Use Metropolis algorithm but adjust the temperature dynamically

t *= alpha

• Generate initial solution
• Initialize t
• loop
• Local Search
• Update(Maybe reheat)
• Tabu

maintain the sequence of nodes already visited

select the best configurations that is not tabu

• Short-term memory

only keep a small suffix of visited nodes

may increase or decrease the size of the list dynamically

• decrease when the selected node degrades the objective
• increase when the selected node improves the objective
• swap

when tabu[i,j] > iteration, it’s a tabu

when apply a move tabu[i,j] += L

we can use (i, j, f1, f2) to denote that i and j have been swapped from an objective value f1 to f2

• if the solution is good enough, it’s not a tabu
• Restart
• Reheat
• Others
• Intensification

• Diversification

when the search is not producing improvement, diversify the current state, e.g., randomly change the values of some variables

• Strategic oscillation

change the percentage of time spent in the feasible and infeasible regions

• Variable neighborhood search
• Guided local search
• Ant-colony optimization
• Hybrid evolutionary algorithms
• Scatter search
• Select neighbor
• Select the first/best neighbor/improvement
• Select the first legal
• Multi-stage selection
• select the variable with the most violations and select the value with the fewest violation
• select the variable with some violations and select the value with the fewest violation
• Select at random

## Linear Programming

\begin{align*} \min~c_1x_1+\cdots&+c_nx_n\\ a_{11}x_1+\cdots&+a_{1n}x_n= b_1\\ \cdots&\\ a_{m1}x_1+\cdots&+a_{mn}x_n= b_m\\ x_i\geq& 0 \end{align*}

where $b_m\geq 0$

The solution space is convex set and the optimal solution is at a vertex.

### Simplex Algorithm

1. A basic feasible solution (BFS) is like:

\begin{align*} x_1 &= b_1 + \sum\limits_{i=m_1}^na_{1i}x_i\\ &\cdots\\ x_m &= b_m + \sum\limits_{i=m_1}^na_{mi}x_i \end{align*}

If we take $x_i=0$ for $i=m+1,\cdots,n$, then $x_i=b_i$ for $i=1,\cdots,m$.

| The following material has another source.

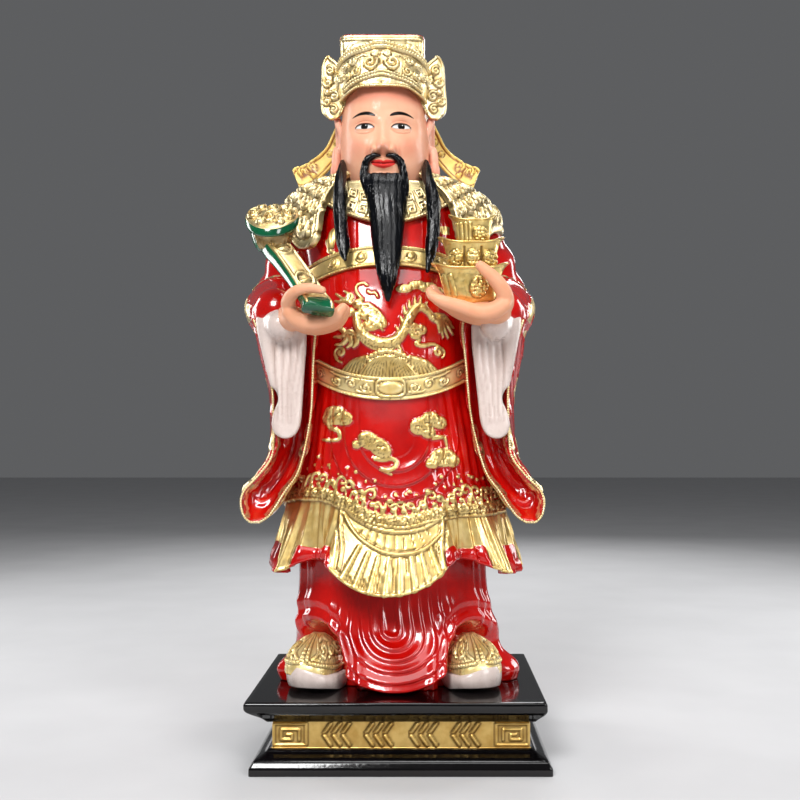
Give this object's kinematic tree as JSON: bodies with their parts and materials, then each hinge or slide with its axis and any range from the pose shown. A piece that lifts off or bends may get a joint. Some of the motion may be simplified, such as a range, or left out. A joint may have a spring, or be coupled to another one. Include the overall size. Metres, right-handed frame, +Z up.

Here $x_i$ for $i=1:m$ are basic variables and $x_i$ for $i=m+1:n$ are non basic variables.

2. To move from a BFS to a better one,

• Select an entering variable $x_e$ at right-hand side with $c_e<0$
• Select a leaving variable $x_l$ at left-hand side:

$l=\arg\min\limits_{i:a_{ie}<0}\frac{b_i}{-a_{ie}}$
• Perform Gaussian elimination to eliminate basic variables

If $c_e<0$ and all $a_{ie}\geq 0$, then we can increase $x_e$ arbitrarily to decrease the objective arbitrarily.

If $b_i=0$, make $x_i$ leave do not change the objective.

To assure the termination, we can select always the first possible entering variable.

3. To detect whether a BFS is optimal

If after having eliminated all the basic variables, the objective function is of the form

$c_0+c_1x_1+\cdots+c_nx_n$

with $\forall i, ~c_i\geq 0$

4. To find the first BFS, we can introduce artificial variables:

\begin{align*} \min~c_1x_1+\cdots&+c_nx_n\\ a_{11}x_1+\cdots&+a_{1n}x_n+y_1 =b_1\\ \cdots&\\ a_{m1}x_1+\cdots&+a_{mn}x_n+y_m =b_m\\ x_i\geq& 0\\ y_j\geq& 0\\ \end{align*}

It’s a BFS with $y_j$ at left-hand side.

In order to remove $y_j$, we consider the following problem

\begin{align*} \min~y_1+\cdots&+y_m\\ a_{11}x_1+\cdots&+a_{1n}x_n+y_1 =b_1\\ \cdots&\\ a_{m1}x_1+\cdots&+a_{mn}x_n+y_m =b_m\\ x_i\geq& 0 \end{align*}

#### Matrix Representation

 $c_1$ … $c_n$ $-z$ $a_{11}$ … $a_{1n}$ $b_1$ … … … … $a_{i1}$ … $a_{in}$ $b_i$ … … … … $a_{m1}$ … $a_{mn}$ $b_m$

#### Duality

• Primal

\begin{align*} \min~c^Tx\\ Ax\geq b\\ x\geq 0 \end{align*}
• Dual

\begin{align*} \max~y^Tb\\ y^TA\geq c^T\\ y\geq 0 \end{align*}

For this problem, if the primal has an optimal solution, the dual has an optimal solution with the same cost.

##### Exemple It can be interpreted as:

The dual problem use the combination of constraints to find a lower bound of the primal problem.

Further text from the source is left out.